Она вдруг далеко ушла от меня, хотя не шевельнулась и не отняла руки.
– Всегда – нехорошее слово.
– Прости.
– Да нет, ничего. Но ты понимаешь, у меня никогда не было ребенка, и я никогда никого не любила. И я старалась быть такой, как ты хотел, а ты вдруг говоришь «всегда».
– Ну давай я отрежу себе язык, – предложил я.
– Милый! – Она вернулась ко мне издалека. – Не обращай внимания. – Мы снова были вместе, и настороженность исчезла. – Ведь, правда же, мы с тобой – одно, и не стоит придираться к пустякам.
– И не нужно.
– А бывает. Люди любят друг друга, и придираются к пустякам, и ссорятся, и потом вдруг сразу перестают быть – одно.
– Мы не будем ссориться.
– И не надо. Потому что ведь мы с тобой только вдвоем против всех остальных в мире. Если что-нибудь встанет между нами, мы пропали, они нас схватят.
– Им до нас не достать, – сказал я. – Потому что ты очень храбрая. С храбрыми не бывает беды.
– Все равно, и храбрые умирают.
– Но только один раз.
– Так ли? Кто это сказал?
– Трус умирает тысячу раз, а храбрый только один?
– Ну да. Кто это сказал?
– Не знаю.
– Сам был трус, наверно, – сказала она. – Он хорошо разбирался в трусах, но в храбрых не смыслил ничего. Храбрый, может быть, две тысячи раз умирает, если он умен. Только он об этом не рассказывает.
– Не знаю. Храброму в душу не заглянешь.
– Да. Этим он и силен.
– Ты говоришь со знанием дела.
– Ты прав, милый. На этот раз ты прав.
– Ты сама храбрая.
– Нет, – сказала она. – Но я бы хотела быть храброй.
– А я не храбрый, – сказал я. – Я знаю себе цену. У меня было достаточно времени, чтобы узнать. Я точно бейсболист, который выбивает двадцать два за сезон и знает, что на большее он не способен.
– Что это значит: «выбивает двадцать два за сезон»? Звучит очень важно.
– Совсем не важно. Это значит – очень посредственный игрок нападения в бейсбольной команде.

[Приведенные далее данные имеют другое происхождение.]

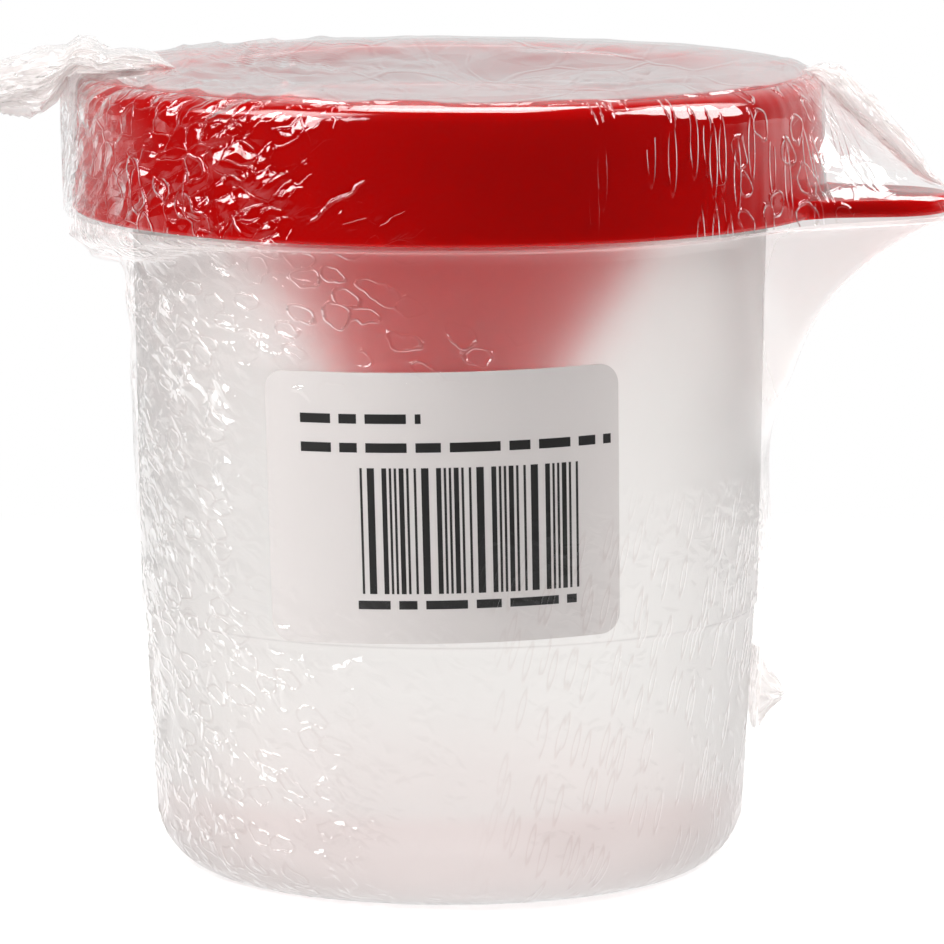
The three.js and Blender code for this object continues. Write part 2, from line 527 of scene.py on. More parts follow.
lidFinish = {
    "color": (0.36, 0.001, 0.0008, 1),
    # painted light: the funnel's lighter red, for light shining through its thin wall
    "paintedGlowColor": (0.64, 0.03, 0.036, 1),
    "paintedGlowEdge": (33.0, 36.0),
    "paintedGlowTop": (76.0, 79.5),
    "roughness": 0.12,
    "ior": 1.5,
    "glow": 1.0,
    "glowReach": (1.0, 0.08, 0.05),
    "glowDepth": 3.5,
    "ripple": (90.0, 3.0, 0.05, 0.3),
}


def lidMaterial(finish):
    material, tree = newMaterial("redPolypropylene")
    spot = objectSpot(tree)
    # painted light: the funnel is given a lighter red, standing in for the light its thin wall lets through,
    # more than the skirt
    flat = addNode(tree, "VectorMath", {"operation": "MULTIPLY"}, Vector=spot)
    flat.inputs[1].default_value = (1, 1, 0)
    beyondGlowEdge = fadeNode(tree, lengthOf(tree, flat.outputs[0]), metres(finish["paintedGlowEdge"]))
    high = fadeNode(tree, axesOf(tree, spot)["Z"], metres(finish["paintedGlowTop"]))
    outsideGlow = mathNode(tree, "MAXIMUM", beyondGlowEdge, high)
    plastic = addNode(
        tree,
        "BsdfPrincipled",
        Base_Color=mixNode(tree, "RGBA", outsideGlow, finish["paintedGlowColor"], finish["color"]),
        Roughness=finish["roughness"],
        IOR=finish["ior"],
        Subsurface_Weight=finish["glow"],
        Subsurface_Radius=finish["glowReach"],
        Subsurface_Scale=finish["glowDepth"] * mm,
        Normal=grainNormal(tree, spot, finish["ripple"]),
    )
    addNode(tree, "OutputMaterial", Surface=plastic.outputs[0])
    return material


def skirtRadiusAt(setup, height):
    bottom = setup["height"] - setup["skirtDepth"]
    return setup["radius"] - setup["draft"] * (height - bottom) / setup["skirtDepth"]


def tabBmesh(setup):
    # The tongue's outline lies flat, then it is extruded up and its long edges are eased
    radius = setup["radius"]
    steps = setup["tabSteps"]
    tip = setup["tabTipRadius"]
    half = setup["tabRootHalf"]
    tipCentre = radius + setup["tabReach"] - tip
    lean = math.atan2(half - tip, tipCentre - radius)
    tangentX = tipCentre + tip * math.sin(lean)
    tangentY = tip * math.cos(lean)
    rootRadius = radius - setup["wall"] / 2
    rootHalf = half + setup["tabRootFillet"]
    rootX = math.sqrt(rootRadius ** 2 - rootHalf ** 2)
    skirtX = math.sqrt(radius ** 2 - half ** 2)
    filletX = skirtX + setup["tabRootFillet"]

    def sideAt(x):
        return tangentY + (tangentX - x) * math.tan(lean)

    side = []
    for i in range(steps["side"] + 1):
        t = i / steps["side"]
        x = (1 - t) ** 2 * rootX + 2 * t * (1 - t) * skirtX + t * t * filletX
        y = (1 - t) ** 2 * rootHalf + 2 * t * (1 - t) * sideAt(skirtX) + t * t * sideAt(filletX)
        side.append((x, y))
    arc = []
    for i in range(2 * steps["tip"] + 1):
        angle = (quarterTurn - lean) * (1 - i / steps["tip"])
        arc.append((tipCentre + tip * math.cos(angle), tip * math.sin(angle)))
    outline = side + arc + [(x, -y) for x, y in reversed(side)]
    rootAngle = math.atan2(rootHalf, rootX)
    outline += [
        (rootRadius * math.cos(a), rootRadius * math.sin(a))
        for a in (rootAngle * (i / steps["root"] - 1) for i in range(1, 2 * steps["root"]))
    ]
    bottom = setup["height"] - setup["skirtDepth"]
    bm = bmesh.new()
    face = bm.faces.new([bm.verts.new((x * mm, y * mm, bottom * mm)) for x, y in outline])
    rise = bmesh.ops.extrude_face_region(bm, geom=[face])
    lifted = [item for item in rise["geom"] if isinstance(item, bmesh.types.BMVert)]
    bmesh.ops.translate(bm, verts=lifted, vec=(0, 0, setup["tabThickness"] * mm))
    bmesh.ops.recalc_face_normals(bm, faces=bm.faces)
    free = []
    for edge in bm.edges:
        flat = abs(edge.verts[0].co.z - edge.verts[1].co.z) < 0.01 * mm
        if flat and min(v.co.x for v in edge.verts) > (skirtX + setup["tabEdgeFrom"]) * mm:
            free.append(edge)
    easeCorners(bm, free, setup["tabEdge"], 3, "EDGES")
    return bm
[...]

– Но все-таки игрок нападения, – поддразнила она меня.
– Кажется, нам друг друга не переспорить, – сказал я. – Но ты храбрая.
– Нет. Но надеюсь когда-нибудь стать храброй.
– Мы оба храбрые, – сказал я. – Когда я выпью, так я совсем храбрый.
– Мы замечательные люди, – сказала Кэтрин. Она подошла к шкафу и достала коньяк и стакан. – Выпей, милый, – сказала она. – Это тебе за хорошее поведение.
– Да мне не хочется.
– Выпей, выпей.
– Ну, хорошо. – Я налил треть стакана коньяку и выпил.
– Однако, – сказала она. – Я знаю, что коньяк – напиток героев. Но не надо увлекаться.
– Где мы будем жить после войны?
– Вероятно, в богадельне, – сказала она. – Три года я была очень наивна и надеялась, что война кончится к рождеству. Но теперь я надеюсь, что она кончится, когда наш сын будет лейтенантом.
– А может, он будет генералом.
– Если это столетняя война, он и до генерала успеет дослужиться.
– Ты не хочешь выпить?
– Нет. Ты от коньяка всегда веселеешь, милый, а у меня голова кружится.
– Ты никогда не пила коньяк?
– Нет, милый. Я ужасно старомодная жена.
Я потянулся за бутылкой и налил себе еще коньяку.
– Надо пойти взглянуть на твоих соотечественников, – сказала Кэтрин. – Может, ты пока почитаешь газеты?
– Тебе непременно нужно идти?
– Если не сейчас, то позже.
– Лучше сейчас.
– Я скоро вернусь.
– Я успею дочитать газеты, – сказал я.